We can give all the money to the banksters, just like Bu$hie did, and people will just Trust and Believe as the next bubble is blown. We can convince them to reform health care, and make a killing for the banksters who run the insurance corps, too. The Market will love it.
I knew a Shining Path Maoist once who voted for Republicans whenever he could, because he was convinced that the Republicans would down their own Empire the quickest. I’m beginning to think he was wrong- because the same Aristocrats end up screwing each other and everyone else no matter who’s installed as the figurehead.
papau
he left is about to totally give up on this character. We said he was corporate – they (DU left) said Hillary had met/joined the DLC – we said he was on the right and a 3rd Bush Term – we said he would protect coal – they said he meant what he said and a cap and trade global warming bill would be passed in the first year – we said Hillary represented the civil rights break through – they said how can a (half white) “black” man not represent more of a break through – we said Hillary was real about her support for gay rights – they said “Don’t ask/Don’t tell” would be repealed in the first year – we said Hillary would end the unconstitutional snooping/prisons/rendition to other countries for torture – they said he was a constitutional lawyer College Professor (actually title was instructor) and obviously would do the same as Hillary – we said Hillary would reform health CARE rather than a few insurance contract provisions – they said he was not in the pocket of the insurance companies and would again do the same as Hillary.
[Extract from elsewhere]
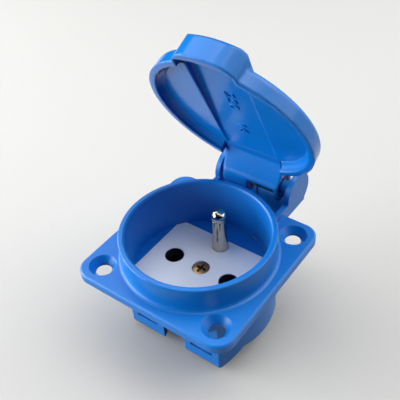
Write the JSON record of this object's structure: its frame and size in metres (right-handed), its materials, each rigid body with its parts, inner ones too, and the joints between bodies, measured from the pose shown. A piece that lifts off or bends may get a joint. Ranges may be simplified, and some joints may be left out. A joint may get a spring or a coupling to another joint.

Seems they were wrong on every point – I can’t think of a thing that he has accomplished. Heck – we even continue to have unconstitutional presidential “signing statements” veto’s and Justice in court defending Bush practices.
And now being open to dropping the public plan option is the last straw.
Myra Masson
I never predict anything! But, my strong feeling suggests that our Prez.(whom I helped put in office) takes a stand FOR Medicare-For-All and rams it through this Democratic congress or he will drop like rock with his past supporters. That means one term for him! He will have broken his word.
Linda Sutton
This is not a time to stand down and become couch pototoes. This is the time to get out and do FORUMS that explain single payer healthcare, or MEDICARE FOR ALL, which would be a better way to get the idea across. Progressive Democrats of Los Angeles has been doing a series or forums with California One Care, Physicians for National Healthcare program, and Dr. Jo Olson, former head of the CA Progressive Caucus. We’ve had overflow crowds at each of five locations. People are REALLY HUNGRY to get the real facts on healthcare, and as we all know, there really IS only one set of FACTS in spite of the propaganda mongers bought by the for-profit insurance monopolies and their minions.
Gail F. Gurman
This might seem like a simplistic idea, but I believe that we should continue to fight for a single payor universal health plan. Call it something simple like “Medicare for Everyone” ! Then perhaps the neysayers will be stopped. Most people would never give up their medicare. Many do not recognize that it is a single payor universal healthcare plan for those 65 +. Even right wing “nut jobs” would not give up their SOCIALIZED Medicare.
Hope that Obama does NOT give up on the Public Option, if that is the best that we can get passed. In my opinion, a bill without a Public Option would simply serve to line the pockets of private insurance companies and the drug manufacturers. The CEOs would benefit, not the American people. Let’s fight on in memory of Sen. Edward Kennedy!